Вспомнились происки врагов, имевшие место на Магнитке, когда подпиливались леса, на которых работали люди, то подрубались столбы эстакады, то бросали в турбину чайку, поджигали тепляки, подпиливали трос лебедки, поднимавшей на высоту сорок метров люльку с монтажниками, что привело к гибели комсомольца Миши Крутякова. Все эти вредительские акты действительно имели место и это не было выдумкой или случайностью. Еще и еще раз возникал вопрос, где же истина? Ответить на него я тогда не мог.
Разве я знал о политике, проводимой Ежовым, Вышинским, Берия с согласия Сталина — кумира народа, направленной на массовое уничтожение людей, о списке, утвержденном Сталиным в марте 1937 года, согласно которого 250 человек заранее были приговорены к расстрелу, 185 — к тюремному заключению на 10 лет и 60 — на 8 лет.
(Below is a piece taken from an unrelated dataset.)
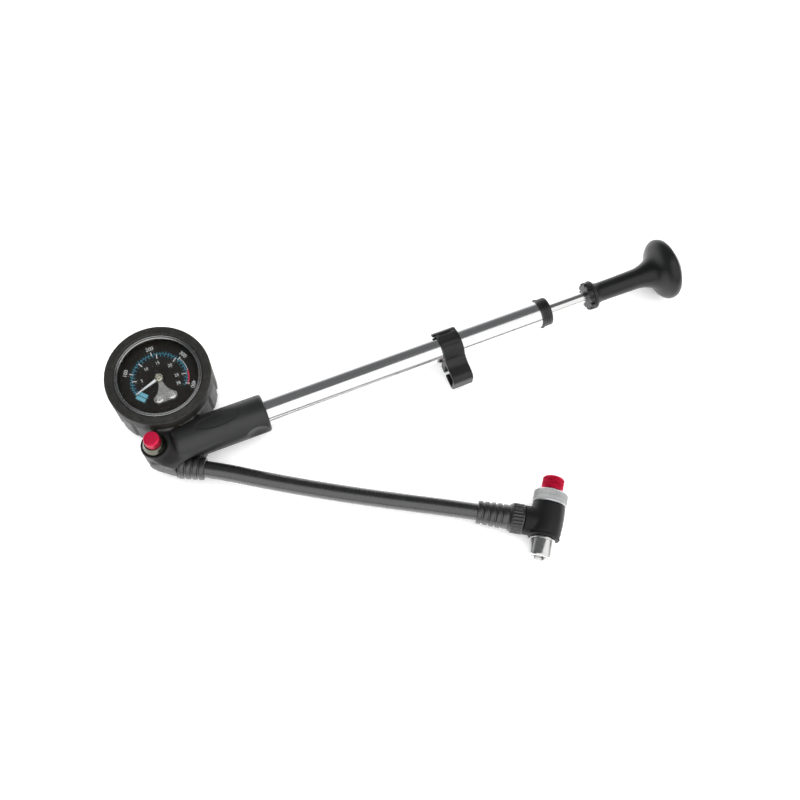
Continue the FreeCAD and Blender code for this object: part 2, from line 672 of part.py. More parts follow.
def chuck_nipple():
    """Brass nipple from the chuck's branch to the hose."""
    profile = [
        (-CHUCK_HOSE_END, 0.8), (-CHUCK_HOSE_END, HOSE_R), (-18.2, HOSE_R),
        (-18.2, 3.0), (-9.0, 3.0), (-9.0, 0.8),
    ]
    return turned(profile, BRANCH, BRANCH_DIR)


def hose_nut():
    """Flared nut with lengthwise grip ridges, between the sleeve and the chuck."""
    start, end = -17.8, -10.6
    profile = [
        (start, 3.0), (start, 6.3), (start + 1.6, 7.2), (end - 0.4, 7.3), (end, 6.9), (end, 3.0),
    ]
    nut = turned(profile, BRANCH, BRANCH_DIR)
    place = FreeCAD.Placement(BRANCH, FreeCAD.Rotation(X_AXIS, BRANCH_DIR))
    grooves = []
    for k in range(24):
        groove = box_between((start + 1.2, -0.35, 6.95), (end - 0.8, 0.35, 9))
        groove.rotate(ORIGIN, X_AXIS, 15.0 * k)
        groove.Placement = place.multiply(groove.Placement)
        grooves.append(groove)
    return nut.cut(Part.makeCompound(grooves))


# ---- chuck, places along the axis from the branch towards the knob ----
BODY_LOW, BODY_HIGH = -6.8, 10.0
NOZZLE_LOW = -16.4
THREAD_R = 3.85
THREAD_LENGTH = 7.5
SEAL_R = 4.2
SEAL_LOW = NOZZLE_LOW + THREAD_LENGTH
SEAL_HIGH = SEAL_LOW + 2.0
SHANK_R = 4.6
GROOVE_R = 3.4
RING_LOW, RING_HIGH = 10.2, 16.4
RING_R = 8.25
KNOB_BASE, KNOB_TOP = 17.3, 24.1
PIN_R = 1.2


def chuck_body():
    """Barrel-shaped elbow with a side branch for the hose."""
    profile = [
        (BODY_LOW, 0), (BODY_LOW, 7.1), (BODY_LOW + 0.7, 7.6), (BODY_HIGH - 0.9, 7.9, 0.35),
        (BODY_HIGH, 7.0, 0.3), (BODY_HIGH, 0),
    ]
    barrel = turned(profile, CHUCK, KNOB_DIR)
    branch = turned([(-10.5, 0), (-10.5, 7.0), (0, 7.0), (0, 0)], BRANCH, BRANCH_DIR)
    body = barrel.fuse(branch).cut(rod_between(12.0, BODY_LOW - 3, BODY_LOW, CHUCK, KNOB_DIR))
    body = body.cut(rod_between(SHANK_R + RUN_FIT, BODY_LOW - 1, BODY_HIGH + 1, CHUCK, KNOB_DIR))
    body = body.cut(rod_between(3.0, -11.0, -9.0, BRANCH, BRANCH_DIR))
    return body.cut(rod_between(1.0, -10.0, 0.0, BRANCH, BRANCH_DIR)).removeSplitter()


def nozzle():
    """Turned spindle: threaded mouth for the valve, long shank through the elbow."""
    top = RING_HIGH - 0.6
    profile = [
        (NOZZLE_LOW, THREAD_R), (NOZZLE_LOW, 5.4), (NOZZLE_LOW + 0.7, 6.0), (BODY_LOW - GAP, 6.0),
        (BODY_LOW - GAP, SHANK_R), (-3.9, SHANK_R), (-3.9, GROOVE_R), (-2.7, GROOVE_R), (-2.7, SHANK_R),
        (2.7, SHANK_R), (2.7, GROOVE_R), (3.9, GROOVE_R), (3.9, SHANK_R), (top, SHANK_R), (top, 2.6),
        (7.0, 2.6), (7.0, PIN_R + RUN_FIT), (SEAL_HIGH, PIN_R + RUN_FIT),
        (SEAL_HIGH, SEAL_R), (SEAL_LOW, SEAL_R), (SEAL_LOW, THREAD_R),
    ]
    spindle = turned(profile, CHUCK, KNOB_DIR)
    port = Part.makeCylinder(0.5, 12, BRANCH - BRANCH_DIR * 6, BRANCH_DIR)
    return spindle.cut(port)


def nozzle_o_rings():
    """Two rings that seal the shank in the elbow, above and below the air port."""
    rings = []
    for centre in (-3.3, 3.3):
        rings.append(ring(SHANK_R + 0.02, GROOVE_R, centre - 0.5, centre + 0.5, CHUCK, KNOB_DIR))
    return Part.makeCompound(rings)


def core_knob():
    """Red knob on a screwed stem: turning it moves the pin in the nozzle."""
    profile = [
        (8.2, 0), (8.2, 2.5), (KNOB_BASE, 2.5), (KNOB_BASE, 5.0), (KNOB_BASE + 0.5, 5.3),
        (KNOB_TOP - 1.2, 5.3), (KNOB_TOP - 0.3, 4.4, 0.25), (KNOB_TOP, 0),
    ]
    return turned(profile, CHUCK, KNOB_DIR)


def solids():
    """Every node's name and shape."""
    button = Vector(BUTTON_X, BUTTON_Y, 0)
    s = PISTON_START
    return {
        "gauge_boot": gauge_boot(),
        "gauge_case": gauge_case(),
        "bezel_ring": bezel_ring(),
        "lens": rod_between(21.4, LENS_LOW + 0.4, LENS_HIGH, ORIGIN, Z_AXIS),
        "lens_gasket": ring(21.4, 20.4, DIAL_TOP, LENS_LOW + 0.4, ORIGIN, Z_AXIS),
        "dial_plate": dial_plate(),
        "movement_plate": movement_plate(),
        "plate_screws": plate_screws(),
        "movement_base": movement_base(),
        "bourdon_tube": bourdon_tube(),
        "gauge_stem": gauge_stem(),
        "stem_gasket": ring(5.8, 4.5, -27.2, -26.2, Vector(0, 0, AXIS_Z), Y_AXIS),
        "pointer_shaft": pointer_shaft(),
        "pointer": pointer(),
        "sector_gear": sector_gear(),
        "head_body": head_body(),
        "button_collar": button_collar(),
        "bleed_button": bleed_button(),
        "bleed_pin": rod_between(1.0, 10.2, 24.0, button, Z_AXIS),
        "bleed_seal": ring(2.05, 1.0, CHAMBER_TOP - 1.35, CHAMBER_TOP - 0.05, button, Z_AXIS),
        "bleed_spring": bleed_spring(),
        "bleed_plug": rod_between(2.8, 5.0, 8.0, button, Z_AXIS).cut(box_between(
            (BUTTON_X - 2, BUTTON_Y - 0.4, 4.5), (BUTTON_X + 2, BUTTON_Y + 0.4, 6.0))),
        "valve_seat": ring(BORE_R, 1.0, VALVE_START, BARREL_START - 1.2, BARREL),
        "check_disc": rod_between(2.4, VALVE_START - 1.05, VALVE_START - 0.05, BARREL),
        "barrel_seal": ring(BARREL_R, BORE_R - 1.0, BARREL_START - 1.2, BARREL_START, BARREL),
        "barrel": ring(BARREL_R, BORE_R, BARREL_START, BARREL_END, BARREL),
        "barrel_cap": barrel_cap(),
        "rod_bush": ring(BORE_R, ROD_R + RUN_FIT, BARREL_END - 10, BARREL_END, BARREL),
        "rod_wiper": ring(4.0, ROD_R + 0.04, BARREL_END, BARREL_END + 1.2, BARREL),
        "hose_clip": hose_clip(),
        "rod": rod(),
        "piston": piston(),
        "piston_cup": piston_cup(),
        "piston_o_ring": ring(5.14, 4.0, s + 6.55, s + 7.95, BARREL),
        "piston_screw": piston_screw(),
        "bumper": ring(4.4, ROD_R, s + 10, s + 12.5, BARREL),
        "handle_collar": handle_collar(),
        "handle": handle(),
        "handle_screw": handle_screw(),
        "handle_plug": handle_plug(),
        "head_nipple": head_nipple(),
        "head_boot": head_boot(),
        "hose": hose(),
        "chuck_nipple": chuck_nipple(),
        "chuck_boot": chuck_boot(),
        "hose_nut": hose_nut(),
        "chuck_body": chuck_body(),
        "nozzle": nozzle(),
        "nozzle_seal": ring(SEAL_R, PIN_R + 0.15, SEAL_LOW, SEAL_HIGH, CHUCK, KNOB_DIR),
        "nozzle_o_rings": nozzle_o_rings(),
        "knurled_ring": turned([(RING_LOW, SHANK_R), (RING_LOW, 7.9), (RING_LOW + 0.5, RING_R),
                                (RING_HIGH - 0.7, RING_R), (RING_HIGH, 7.3), (RING_HIGH, SHANK_R)],
                               CHUCK, KNOB_DIR),
        "plunger_pin": rod_between(PIN_R, SEAL_LOW + 0.15, 8.1, CHUCK, KNOB_DIR),
        "core_knob": core_knob(),
    }


def main():
    """Write one STEP file per node."""
    os.makedirs("parts", exist_ok=True)
    for name, shape in solids().items():
        if not shape.isValid():
            print("not valid:", name)
        shape.exportStep(f"parts/{name}.step")


main()
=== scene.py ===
"""Looks of a shock suspension pump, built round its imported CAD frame.

Lengths in profiles are in millimetres and meshes are in metres. The gauge's axis is Z through
the origin, and the barrel runs along +X from the head to the palm knob.
"""

import json
import math

import bmesh
import bpy
from mathutils import Matrix, Vector


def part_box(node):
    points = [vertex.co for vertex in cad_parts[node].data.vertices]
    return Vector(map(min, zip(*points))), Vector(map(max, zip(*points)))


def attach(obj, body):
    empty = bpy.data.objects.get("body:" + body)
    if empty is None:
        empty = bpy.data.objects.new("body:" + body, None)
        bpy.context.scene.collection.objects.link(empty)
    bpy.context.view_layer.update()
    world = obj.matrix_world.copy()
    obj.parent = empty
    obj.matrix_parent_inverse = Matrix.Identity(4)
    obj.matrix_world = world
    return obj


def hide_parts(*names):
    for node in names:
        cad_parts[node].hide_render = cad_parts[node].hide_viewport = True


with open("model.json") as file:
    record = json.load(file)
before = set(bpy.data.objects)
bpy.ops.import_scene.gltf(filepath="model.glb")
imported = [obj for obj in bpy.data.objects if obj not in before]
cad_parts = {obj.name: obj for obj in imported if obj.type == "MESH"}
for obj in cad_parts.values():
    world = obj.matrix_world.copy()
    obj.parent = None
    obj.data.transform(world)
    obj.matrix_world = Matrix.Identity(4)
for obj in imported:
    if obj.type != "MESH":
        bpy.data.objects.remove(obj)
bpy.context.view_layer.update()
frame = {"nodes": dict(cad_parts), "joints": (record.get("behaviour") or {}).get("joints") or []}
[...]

И все это только по десяти регионам страны. Кто из нас, рядовых работников и большинства руководящих работников партии, знал о существовании донесения Ульриха от 15 октября 1937 года, направленного Берия, которое гласило: «За время с 1 октября 1936 года по 30 сентября 1938 года Военной коллегией Верховного суда СССР и Выездными сессиями коллегии в шестидесяти городах осуждено: к расстрелу — 30 514 человек, к тюремному заключению — 5643».
Только подумать! Ведь это была «работа» всего-навсего одной военной коллегии, выносившей эти приговоры, главным образом, людям военным, а сколько было других?! Даже представить себе трудно масштабы невиданного уничтожения невинных людей в годы власти Вышинского, Берия и Ежова, этих ближайших сподвижников Сталина, приготавливавших материал и осуществлявших настоящий геноцид советской интеллигенции, также заблуждавшейся в своей вере в Сталина, как и я.
В Ленинские времена, даже в самые трудные годы становления Советской власти ничего подобного не было. Достаточно привести высказывание одного из старейших чекистов Мартина Яновича Лациса, который считал, что за два года гражданской войны, когда по стране полыхали кулацкие восстания, когда контрреволюционные заговорщики убивали, вешали, зарывали в землю живыми коммунистов, красноармейцев, советских работников, за эти два года органами ЧК было арестовано 128 тысяч человек, причем 54 тысячи, т. е. половина, освобождены ввиду незначительности преступлений. К высшей мере наказания было приговорено 9641 человек, в том числе — 7068 контрреволюционеров, 1204 — отъявленных бандитов. Пролетарий был сдержан и мягок (Новый мир, № 7, 1961 год, стр. 199).
Я старался противосталинские мысли отгонять, не думать об этом, заглушать их работой. Когда Джида слегка замерзала, пользуясь относительной свободой, выходил на рассвете с ведром и колотушкой на реку и добывал спящих под тонким льдом у самого берега налимов. От удара колотушки по льду над спящим налимом последний, оглушенный, переворачивался, я быстро пробивал лунку и доставал рыбу. За какой-нибудь час набиралась половина ведра. Повар колонны варил из добычи великолепную уху, которую я и мои соседи с удовольствием уплетали, особенно налимью печень, приготовленную отдельно.